Cela signifie également la nécessité de partir d’une autre donnée, à savoir la nécessité de préserver l’armée syrienne, condition essentielle pour préserver l’Etat syrien.
Ici, nous devons nous inspirer des expériences d’autres pays de la région. Il doit y avoir une distinction stricte entre l’armée syrienne et le régime syrien. Cette distinction est rendue nécessaire par les répercussions dangereuses qui pourraient affecter tout le monde en cas d’effondrement de l’Etat syrien et de son armée régulière, compte tenu de la spécificité du dossier syrien dans la région.
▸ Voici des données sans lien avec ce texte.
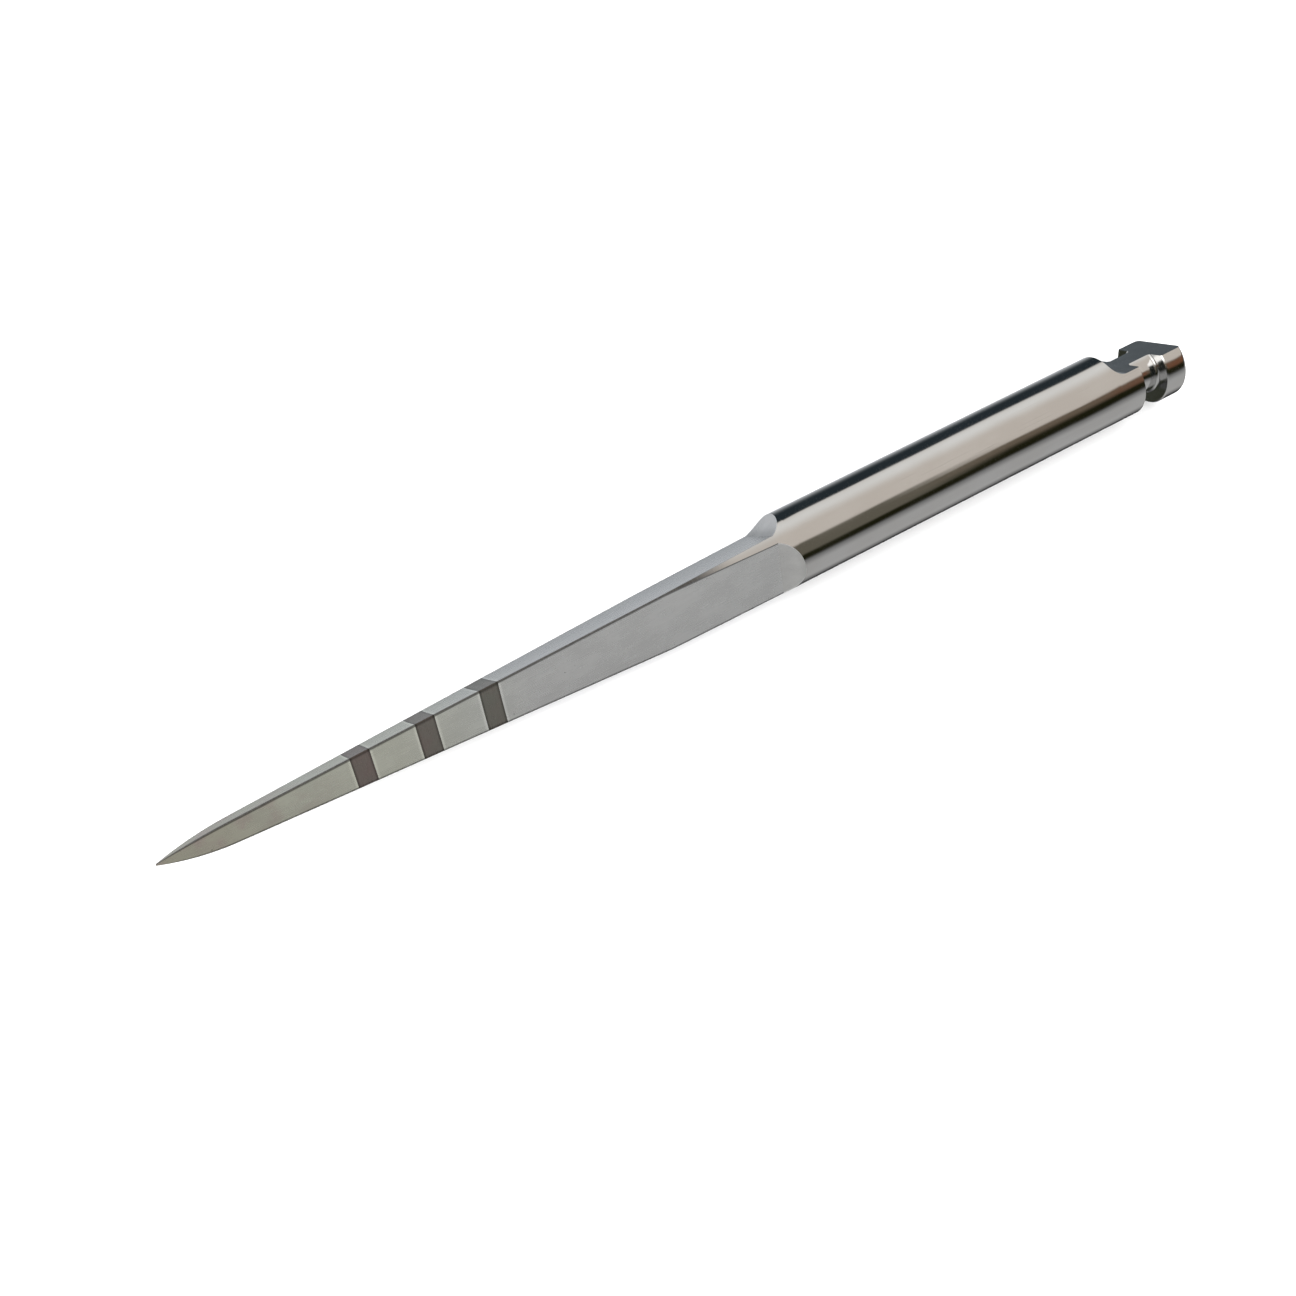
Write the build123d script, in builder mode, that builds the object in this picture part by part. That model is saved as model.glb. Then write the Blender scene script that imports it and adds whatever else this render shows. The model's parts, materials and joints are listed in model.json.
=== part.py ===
"""Latch-type rotary lance: a one-piece ground steel instrument with three laser depth marks.

Axes: +X runs along the tool from the point to the latch head, +Z is up through one edge of the
three-sided blade, +Y completes the right-handed set.  The origin lies under the middle of the
tool, on the surface that the shank rests on.  All sizes are in millimetres and all stations are
distances from the point.
"""
from build123d import *
from math import cos, radians, sin
import os

os.makedirs("parts", exist_ok=True)

# ---- Overall sizes --------------------------------------------------------------------------
TOTAL_LENGTH = 35.4
SHANK_DIAMETER = 2.35
SHANK_RADIUS = SHANK_DIAMETER / 2

# ---- Three-sided blade ----------------------------------------------------------------------
BLADE_SIDES = 3
FLAT_RISE_AT_POINT = 0.1885      # distance of a flat from the axis, drawn back to the point
FLAT_SLOPE = 0.02625             # growth of that distance per millimetre of length
EDGE_LAND_DEPTH = 0.03           # how far the turned taper cuts back the sharp edges
POINT_RADIUS = 0.03              # blunt end of the point
POINT_FLAT_DISTANCE = 0.02       # distance of a flat from the axis at that blunt end
POINT_BLEND_LENGTH = 2.2         # the flats curve in to the point over this length
FLAT_RUNOUT_START = 19.66        # the wheel starts to lift out of the steel here
RUNOUT_RADIUS = 1.35
RUNOUT_ENTRY_ANGLE = 22.6
RUNOUT_SWEEP_ANGLE = 45.0

# ---- Depth marks ----------------------------------------------------------------------------
MARK_STATIONS = (6.0, 8.0, 10.0)
MARK_WIDTH = 0.6
MARK_DEPTH = 0.03                # thickness of the marked skin, flush with the flats

# ---- Latch end ------------------------------------------------------------------------------
GROOVE_START = 33.64
GROOVE_WIDTH = 0.92
GROOVE_FLOOR_RADIUS = 0.72
GROOVE_CORNER_RADIUS = 0.10
RIM_CHAMFER = 0.04               # edge break on the two groove rims
END_ROUND_RADIUS = 0.15
DRIVE_FLAT_ANGLE = 47.8          # turned from +Z towards +Y
DRIVE_FLAT_DISTANCE = 0.57       # from the axis
DRIVE_FLAT_START = 32.68
DRIVE_FLAT_CORNER_RADIUS = 0.43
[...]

Cela signifie également qu’il devrait y avoir un processus politique pour gérer une phase de transition, inspirée par les leçons des crises existantes dans la région. Il existe des conditions de base généralement acceptées pour construire un processus politique réalisable et durable, de sorte qu’il soit dans l’intérêt de la stabilisation de l’Etat syrien et de la construction d’un système politique stable et inclusif.
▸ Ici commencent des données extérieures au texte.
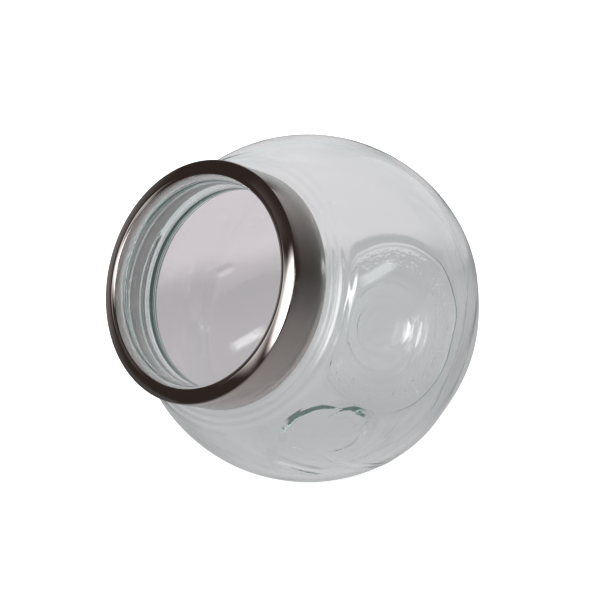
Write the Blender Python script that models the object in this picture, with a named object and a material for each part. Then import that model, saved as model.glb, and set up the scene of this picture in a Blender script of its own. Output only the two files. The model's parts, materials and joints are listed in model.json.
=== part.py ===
"""Globe jar with a slanted screw mouth and a see-through screw lid.

World frame: metres, +Z up. The jar lies on the round flat on its side, and the origin is the centre
of that flat. The mouth points up along +X. Every part is modelled about its own local +Z, which is
the mouth axis, with local zero at the globe's centre, and hangs from the empty that leans that axis.
"""
import math

import bmesh
import bpy
from mathutils import Vector

# Driving dimensions: metres, and degrees where the name says so.
GLOBE_RADIUS = 0.0800
GLASS_WALL = 0.0035
MOUTH_ELEVATION_DEG = 37.6
SIDE_FLAT_DEPTH = 0.0753
NECK_RADIUS = 0.0482
NECK_WALL = 0.0038
LIP_HEIGHT = 0.0746
LID_RADIUS = 0.0529
LID_SKIRT_BOTTOM = 0.0574
LID_CREASE_HEIGHT = 0.0797
LID_LIP_HEIGHT = 0.0815
WINDOW_OPENING_RADIUS = 0.0462
THREAD_PITCH = 0.0070

# Fits and details worked out from them.
TOUCHING_GAP = 0.0003
SEGMENTS = 64
SHARP_ANGLE_DEG = 35.0
BASE_DEPTH = 0.0670
BASE_THICKNESS = 0.0050
PUSH_UP_RADIUS = 0.0270
PUSH_UP_HEIGHT = 0.0050
PUSH_UP_SQUARENESS = 2.0
HEEL_FILLET = 0.0080
SHOULDER_LATITUDE_DEG = 37.0
SHOULDER_SHELF_HEIGHT = 0.0556
SHOULDER_HANDLE = 0.0060
NECK_ROOT_FILLET = 0.0024
NECK_INNER_FILLET = 0.0030
LIP_ROUND = 0.0012
FLAT_BLEND = 0.0010
PANEL_DEPTH = 0.0033
PANEL_SPREAD_DEG = 17.5
PANEL_ANGLE_FROM_BASE_DEG = 57.0
SHEET = 0.0008
LIP_TURN_DOWN = 0.0025
HEM_RADIUS = 0.0007
RIM_CROWN = 0.00025
LINER_WALL = 0.0012
WINDOW_THICKNESS = 0.0024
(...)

La première de ces conditions concerne le fait que ce processus politique soit national et qu’il soit la propriété du peuple syrien et des forces politiques syriennes, depuis sa formulation jusqu’à sa mise en oeuvre. La deuxième condition est de libérer ce processus de toute dépendance des équilibres extérieurs, afin que les parties extérieures n’aient le droit ni de perturber ce processus ni d’exercer un droit de veto sur celui-ci.
Une fois de plus, tout en comprenant les préoccupations sécuritaires des parties régionales, l’Etat syrien doit se contenter de répondre à ces préoccupations, et d’une manière qui ne se fasse pas au détriment de sa souveraineté et de sa sécurité nationale. Les expériences de la région montrent que la suppression du régime peut représenter le maillon le plus simple du processus de changement, mais que le plus difficile est le processus de construction d’un régime alternatif. La même expérience montre également que sans la présence et le maintien d’armées nationales, le processus de construction devient plus difficile et peut ne jamais démarrer.